We saw it in America’s two invasions of Iraq. We can see it today in the explosion of the Islamic State through the countryside of eastern Syria and Iraqi Kurdistan. Only in the cities and the mountains can these armies genuinely encounter resistance. Even then, the resistance must be dedicated to the prospect of extreme casualties, willing to scorch its own earth to drive the invaders away.

These forces were unleashed upon Ferguson, without even the modicum of self-consciousness lying in the discipline of the military infantryman never to point his rifle as a default stance. Even in a war machine as powerful as lightning, these checks of small mercies exist. Not so for the undertrained war machine let loose in Ferguson. The application of machines whose purpose is to destroy countries on a city full of barely armed protesters destroys inescapably. The war machines typically set loose in the desert abandon their targets as quickly as they attack, always moving on to the next. Unlike the desert, the city of Ferguson experiences wave after wave, because the material components of warfare in smooth spaces have been given to the apparatus of the state, and so focussed intently on a single place.

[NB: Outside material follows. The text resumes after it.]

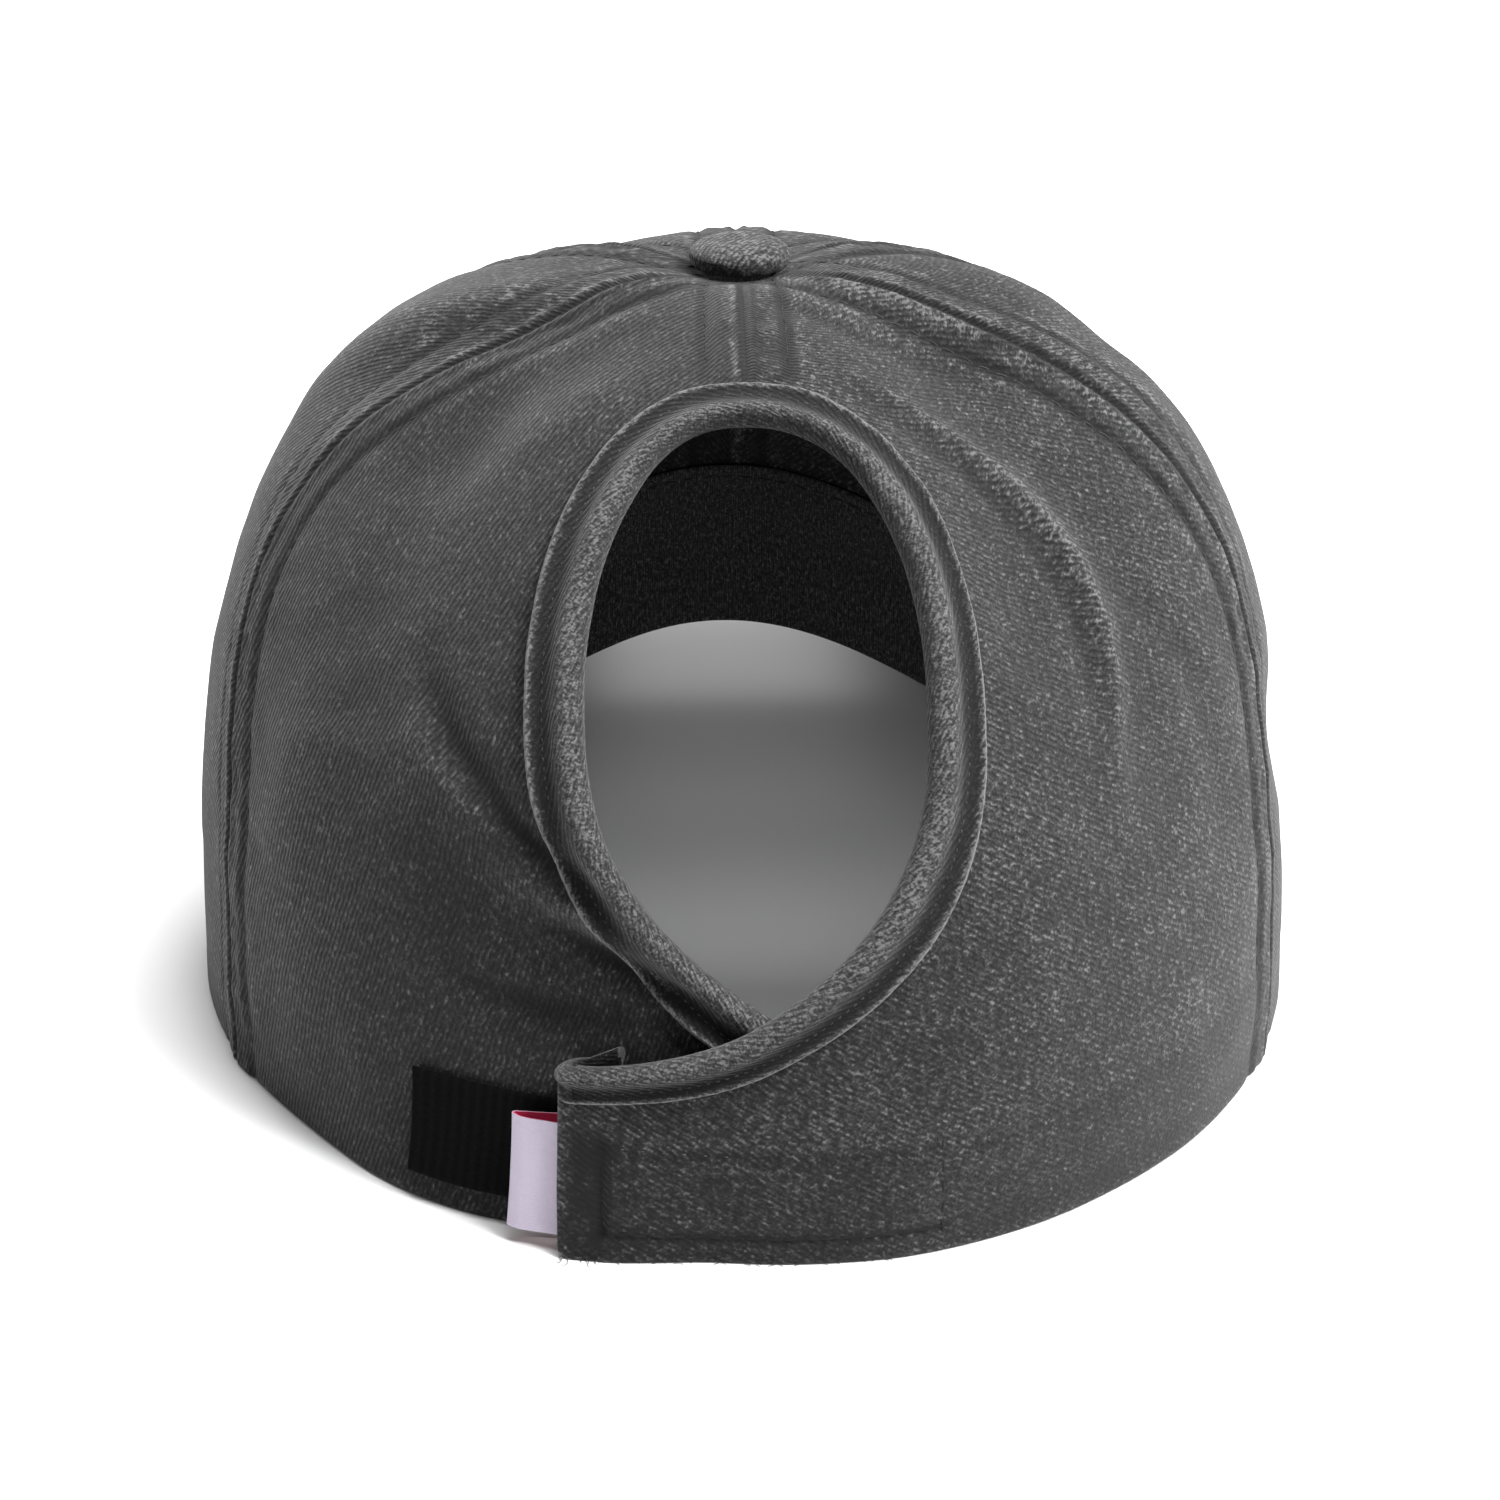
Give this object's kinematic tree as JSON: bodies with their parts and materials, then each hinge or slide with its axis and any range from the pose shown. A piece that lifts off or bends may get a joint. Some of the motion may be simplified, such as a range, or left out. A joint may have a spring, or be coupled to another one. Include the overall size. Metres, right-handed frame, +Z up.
{
  "type": "ponytail baseball cap",
  "caption": "Soft washed-cotton baseball cap with a curved visor, a teardrop ponytail opening bound in tape behind, and hook-and-loop closing tabs under it.",
  "frame": {"origin": "centre of the bounding box at the level of the surface that the cap rests on", "axes": "+Z up, -Y towards the visor, +Y towards the ponytail opening, +X towards the wearer's left"},
  "size_m": [0.176, 0.2624, 0.1198],
  "materials": {
    "twill": "washed dark grey cotton twill, worn lighter on ridges and seams",
    "binding_twill": "washed grey cotton twill tape, folded and stitched",
    "black_fastener": "black woven hook-and-loop tape",
    "tag_ribbon": "smooth pale lilac satin ribbon, crimson inside",
    "band_cotton": "dark plain cotton"
  },
  "bodies": {
    "root": {"back_panel_right": "twill", "back_panel_left": "twill", "side_panel_right": "twill", "side_panel_left": "twill", "front_panel_right": "twill", "front_panel_left": "twill", "top_button": "twill", "visor": "twill", "opening_binding": "binding_twill", "loop_patch": "black_fastener", "hook_patch": "black_fastener", "side_tag": "tag_ribbon", "sweatband": "band_cotton"}
  },
  "joints": []
}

For more detail on these concepts of striated
space and the war machine, read 1000 Plateaus,
chapters 14, 12, and 13.
One of the sick advantages of bureaucracy as a means of oppression is that it encourages docility. The pain is so slow to inflict that its daily dose is never more than an annoyance. The power of a weaponized people – the St. Louis County police and the Missouri National Guard – provokes explosions in reaction. Old-fashioned moral categories of blameworthiness cannot really be applied here. The population of Ferguson have become victims of rapid violence. Self-consciousness and self-control shattered, rage at these latest blatant injustices fuel action. 

Police, too, have become little more than machines channelling the violence of their armour and vehicles, and the destructive racism of their anger. When given permission to explode, the explosion occurs across all dimensions of their existence. A blaze fuels its own rampage on air alone, and this last week of violence has turned people into fires.